## DATA RECORDS
........

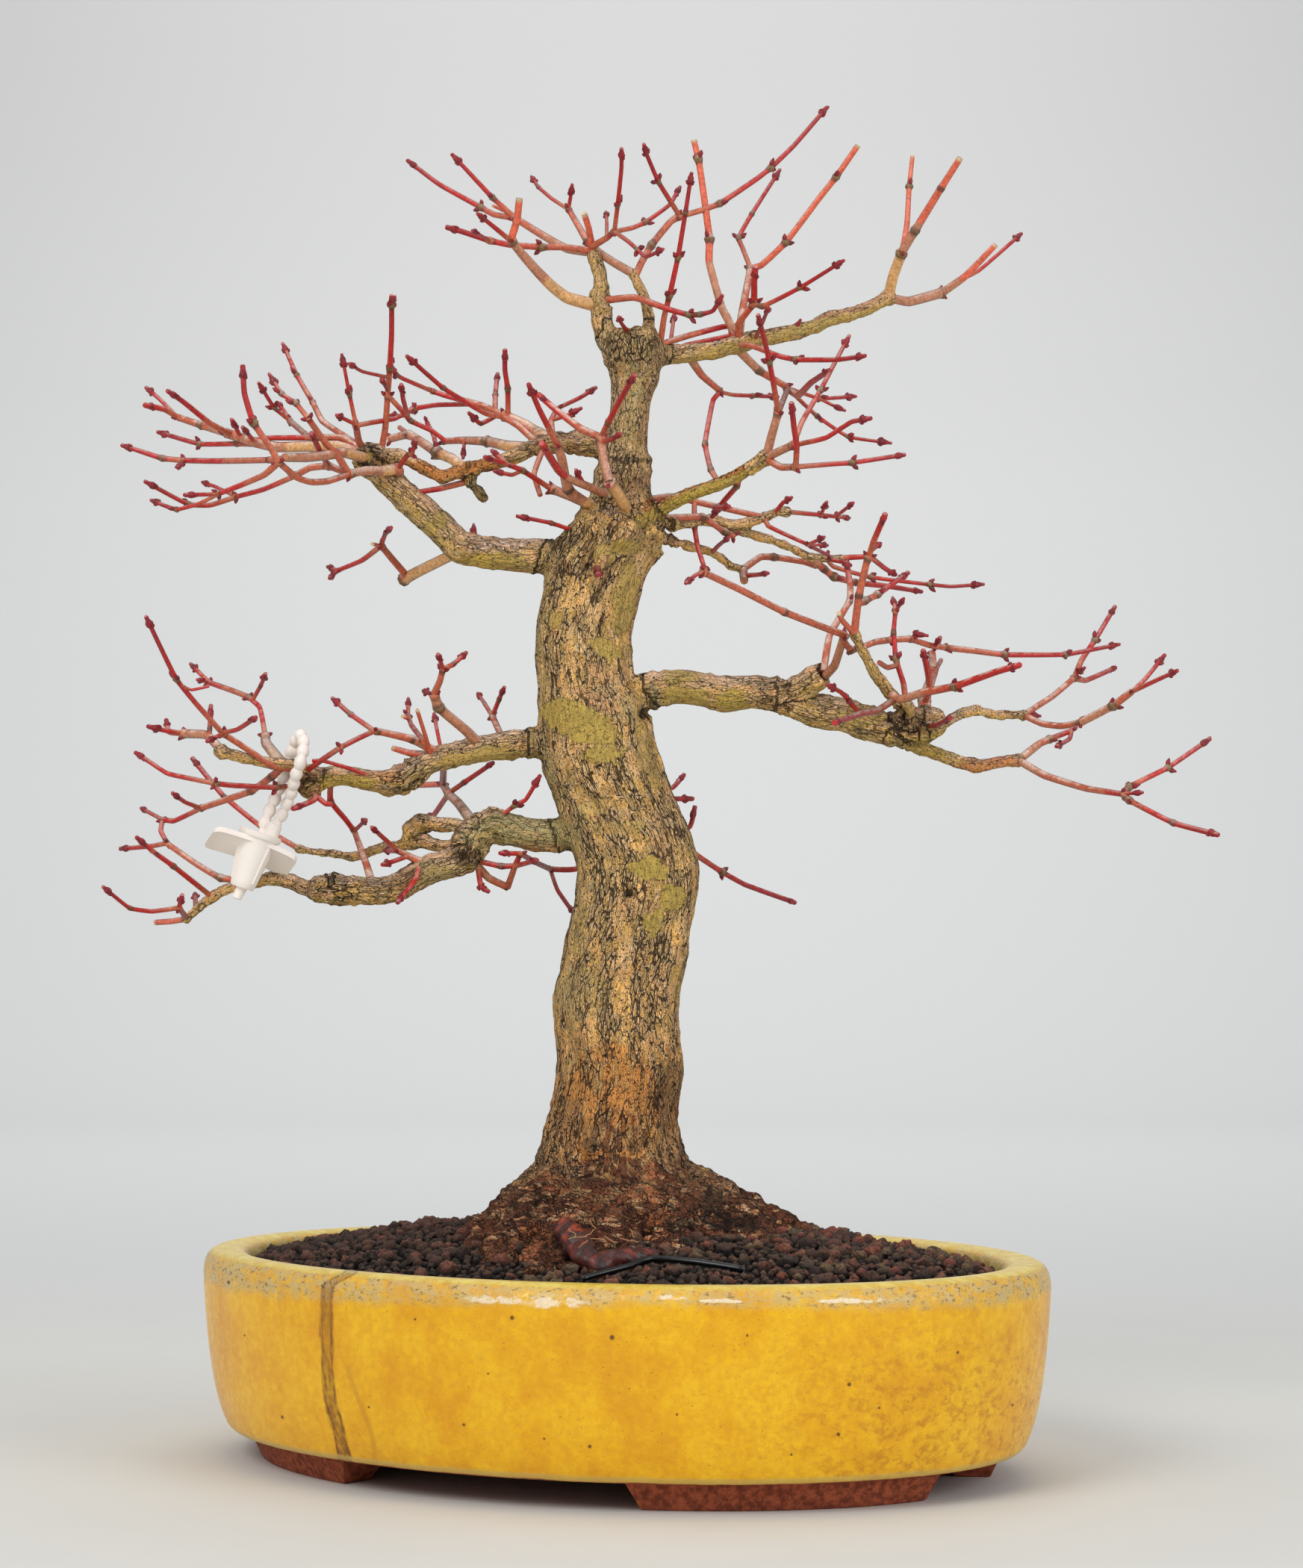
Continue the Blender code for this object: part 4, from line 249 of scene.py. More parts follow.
class Look:
    # the shader tree of one material or group, with a short word for each kind of node
    def __init__(self, tree):
        self.tree = tree
        self.nodes = tree.nodes

    def feed(self, socket, value):
        # a socket takes another socket's output or a plain value
        if hasattr(value, "is_output"):
            self.tree.links.new(value, socket)
        else:
            socket.default_value = value

    def math(self, operation, a, b=0.0):
        made = self.nodes.new("ShaderNodeMath")
        made.operation = operation
        self.feed(made.inputs[0], a)
        self.feed(made.inputs[1], b)
        return made.outputs[0]

    def times(self, *factors):
        product = factors[0]
        for factor in factors[1:]:
            product = self.math("MULTIPLY", product, factor)
        return product

    def plus(self, a, b):
        return self.math("ADD", a, b)

    def minus(self, a, b):
        return self.math("SUBTRACT", a, b)

    def over(self, a, b):
        return self.math("DIVIDE", a, b)

    def most(self, a, b):
        return self.math("MAXIMUM", a, b)

    def square(self, a):
        return self.math("POWER", self.math("ABSOLUTE", a), 2.0)

    def vector(self, operation, a, b):
        made = self.nodes.new("ShaderNodeVectorMath")
        made.operation = operation
        self.feed(made.inputs[0], a)
        self.feed(made.inputs["Scale" if operation == "SCALE" else 1], b)
        return made.outputs["Value" if operation == "DISTANCE" else "Vector"]

    def scaled(self, a, *factors):
        for factor in factors:
            a = self.vector("SCALE", a, factor)
        return a

    def range(self, value, low, high, outLow=0.0, outHigh=1.0):
        made = self.nodes.new("ShaderNodeMapRange")
        made.interpolation_type = "SMOOTHSTEP"
        for label, number in (("Value", value), ("From Min", low), ("From Max", high), ("To Min", outLow),
                              ("To Max", outHigh)):
            self.feed(made.inputs[label], number)
        return made.outputs["Result"]

    def mix(self, factor, a, b):
        made = self.nodes.new("ShaderNodeMix")
        made.data_type = "RGBA"
        for socket, value in (("Factor", factor), ("A", a), ("B", b)):
            self.feed(made.inputs[socket], value)
        return made.outputs["Result"]

    def ramp(self, value, stops):
        made = self.nodes.new("ShaderNodeValToRGB")
        self.feed(made.inputs["Fac"], value)
        ramp = made.color_ramp
        ramp.elements[0].position, ramp.elements[0].color = stops[0]
        ramp.elements[1].position, ramp.elements[1].color = stops[-1]
        for position, colour in stops[1:-1]:
            ramp.elements.new(position).color = colour
        return made.outputs["Color"]

    def noise(self, vector, scale, detail=4.0, rough=0.55, output="Fac"):
        made = self.nodes.new("ShaderNodeTexNoise")
        for label, value in (("Scale", scale), ("Detail", detail), ("Roughness", rough), ("Vector", vector)):
            self.feed(made.inputs[label], value)
        return made.outputs[output]

    def cells(self, vector, scale, feature, output):
        made = self.nodes.new("ShaderNodeTexVoronoi")
        made.feature = feature
        self.feed(made.inputs["Scale"], scale)
        self.feed(made.inputs["Vector"], vector)
        return made.outputs[output]

    def parted(self, kind, value):
        made = self.nodes.new("ShaderNodeSeparate" + kind)
        self.feed(made.inputs[0], value)
        return made.outputs

    def place(self, scale=(1, 1, 1), turn=(0, 0, 0)):
        # Object coordinates in mm, stretched and turned
        mapping = self.nodes.new("ShaderNodeMapping")
        mapping.inputs["Scale"].default_value = tuple(1000 * value for value in scale)
        mapping.inputs["Rotation"].default_value = turn
        self.feed(mapping.inputs["Vector"], self.nodes.new("ShaderNodeTexCoord").outputs["Object"])
        return mapping.outputs["Vector"]

    def attribute(self, name, output="Fac"):
        made = self.nodes.new("ShaderNodeAttribute")
        made.attribute_name = name
        return made.outputs[output]

    def group(self, group, place, values):
        made = self.nodes.new("ShaderNodeGroup")
        made.node_tree = group
        self.feed(made.inputs["Place"], place)
        for label, value in values.items():
            made.inputs[label].default_value = value
        return made.outputs

    def finished(self, colour, roughness, bumps=(), specular=0.5):
        # the Principled shader's inputs; each bump has its height, distance in mm and strength
        shader = self.nodes["Principled BSDF"]
        for label, value in (("Base Color", colour), ("Roughness", roughness),
                             ("Specular IOR Level", specular)):
            self.feed(shader.inputs[label], value)
        last = None
        for height, distance, strength in bumps:
            made = self.nodes.new("ShaderNodeBump")
            made.inputs["Distance"].default_value = distance * mm
            made.inputs["Strength"].default_value = strength
            self.feed(made.inputs["Height"], height)
            if last:
                self.feed(made.inputs["Normal"], last)
            last = made.outputs["Normal"]
        if last:
            self.feed(shader.inputs["Normal"], last)
        return self.material


def newLook(name):
    material = bpy.data.materials.new(name)
    material.use_nodes = True
    look = Look(material.node_tree)
    look.material = material
    return look


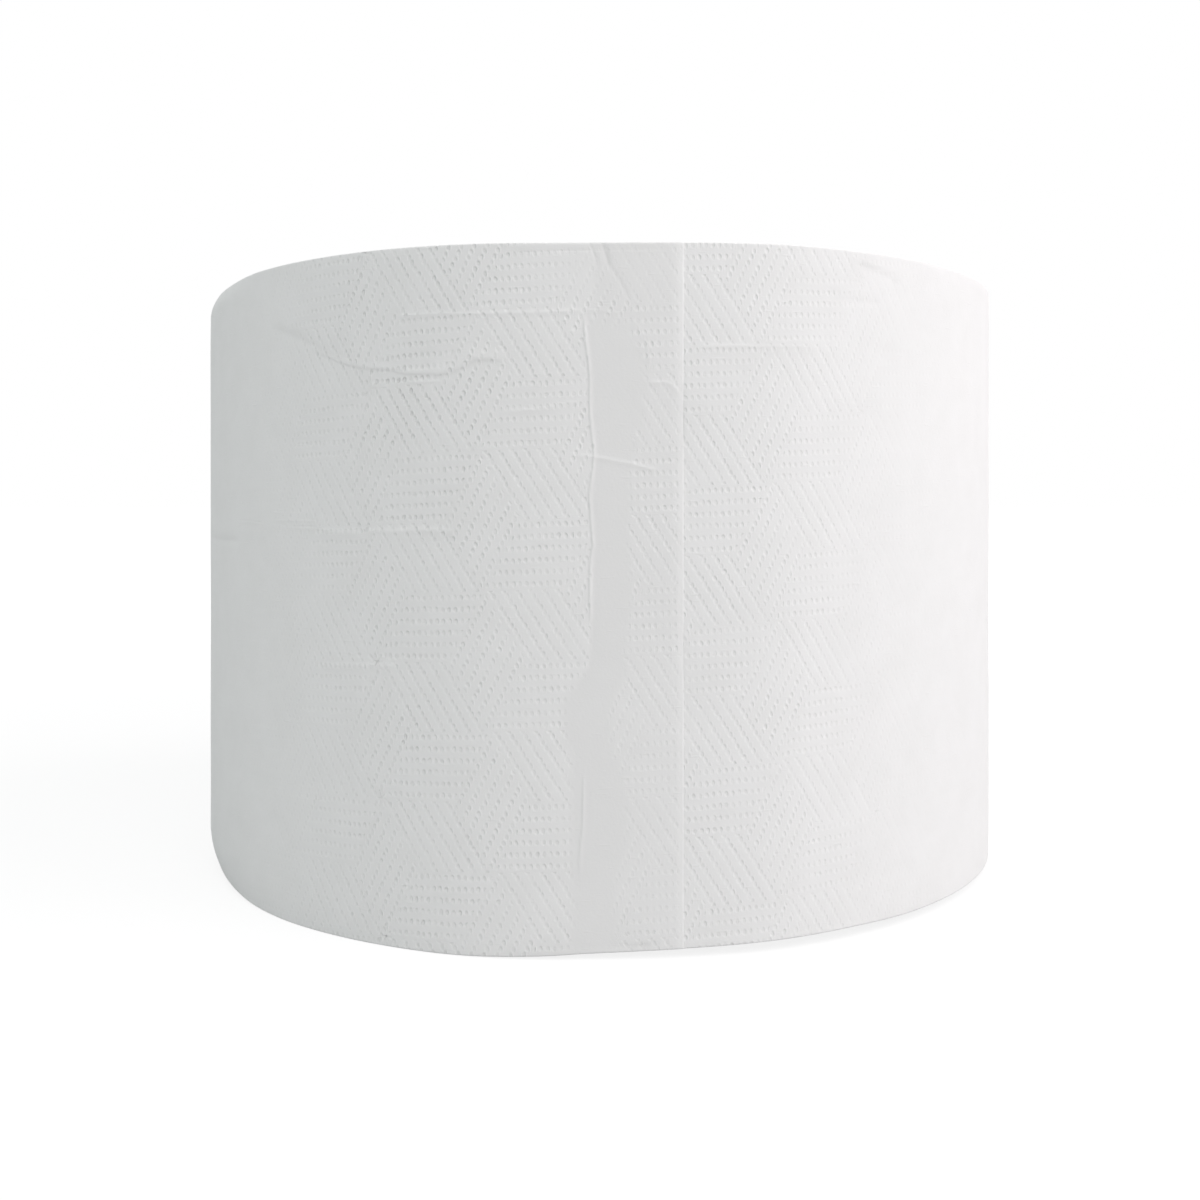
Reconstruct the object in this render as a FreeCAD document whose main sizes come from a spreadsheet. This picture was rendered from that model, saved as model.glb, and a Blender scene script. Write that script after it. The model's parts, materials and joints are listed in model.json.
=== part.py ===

........

## AIM
Only the lines from the opening of the material through the line with "self.nodes = tree.nodes" should be echoed, exactly as written.

## ANSWER IN FULL
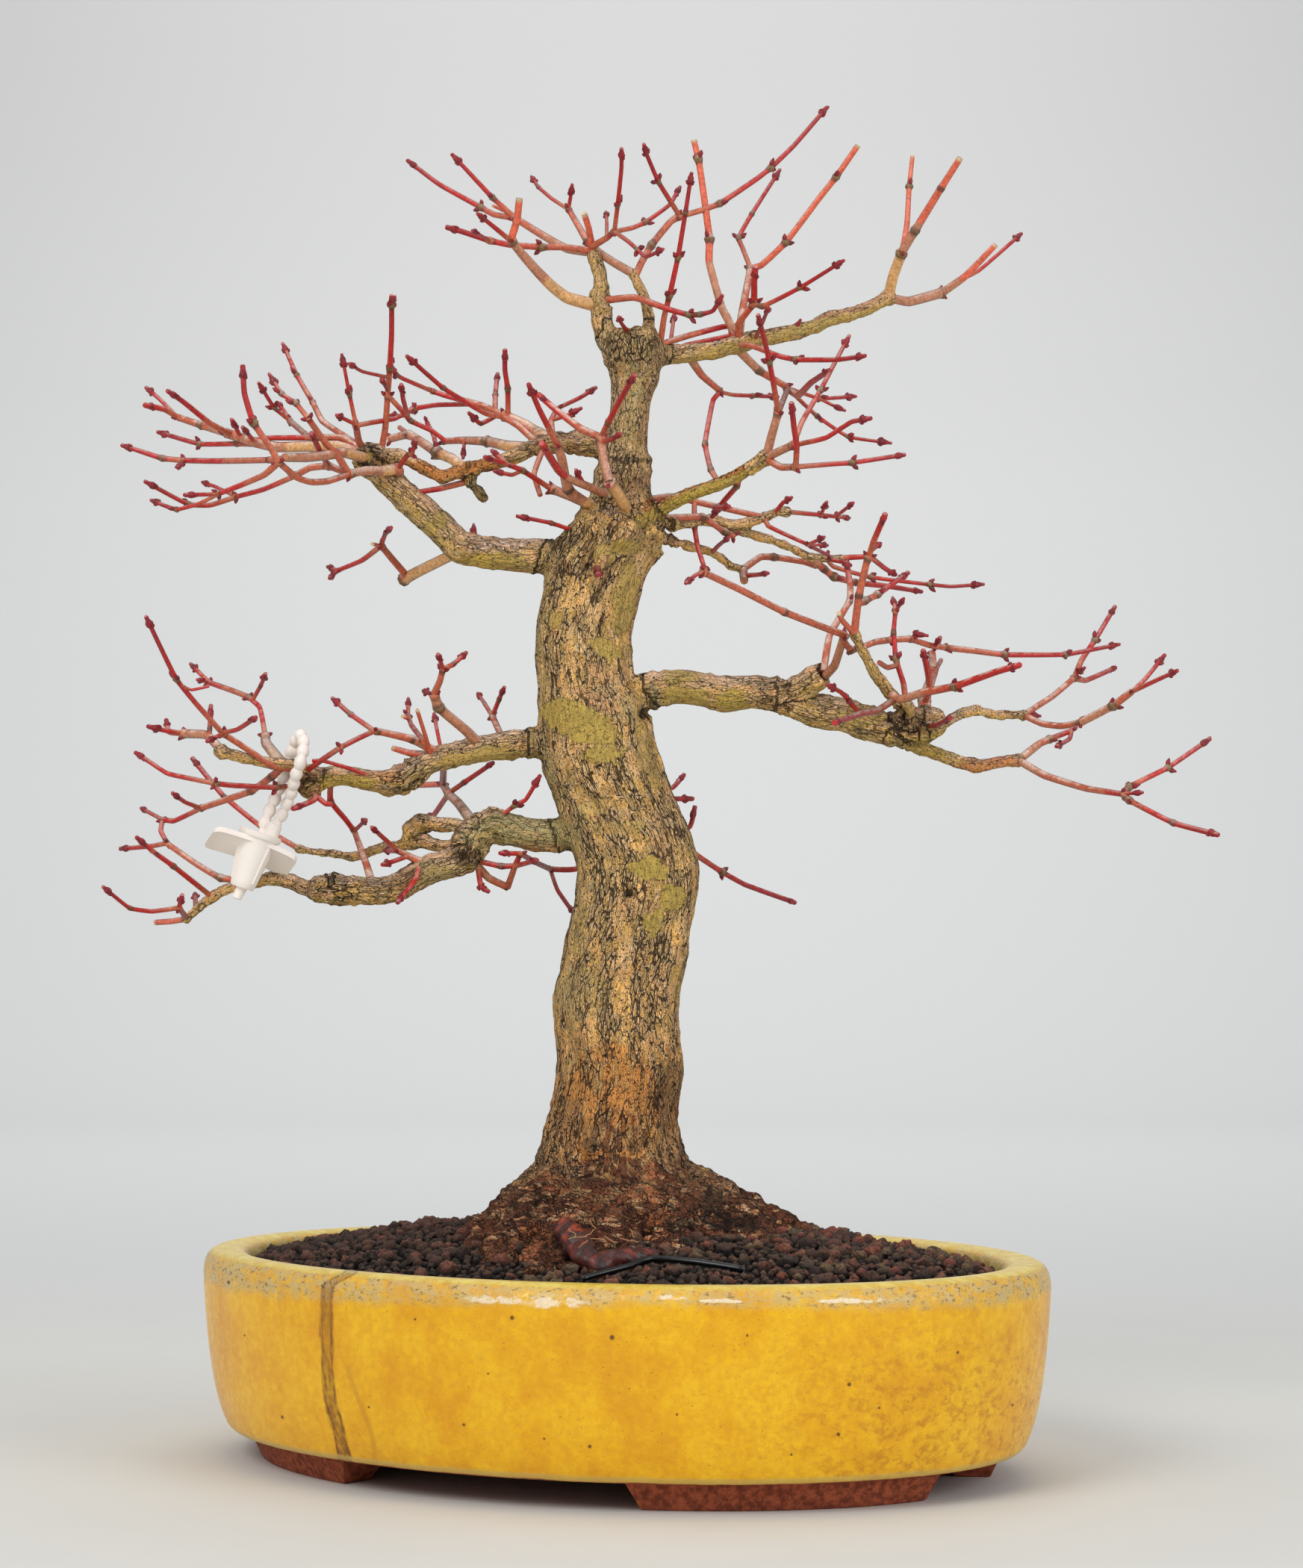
Continue the Blender code for this object: part 4, from line 249 of scene.py. More parts follow.
class Look:
    # the shader tree of one material or group, with a short word for each kind of node
    def __init__(self, tree):
        self.tree = tree
        self.nodes = tree.nodes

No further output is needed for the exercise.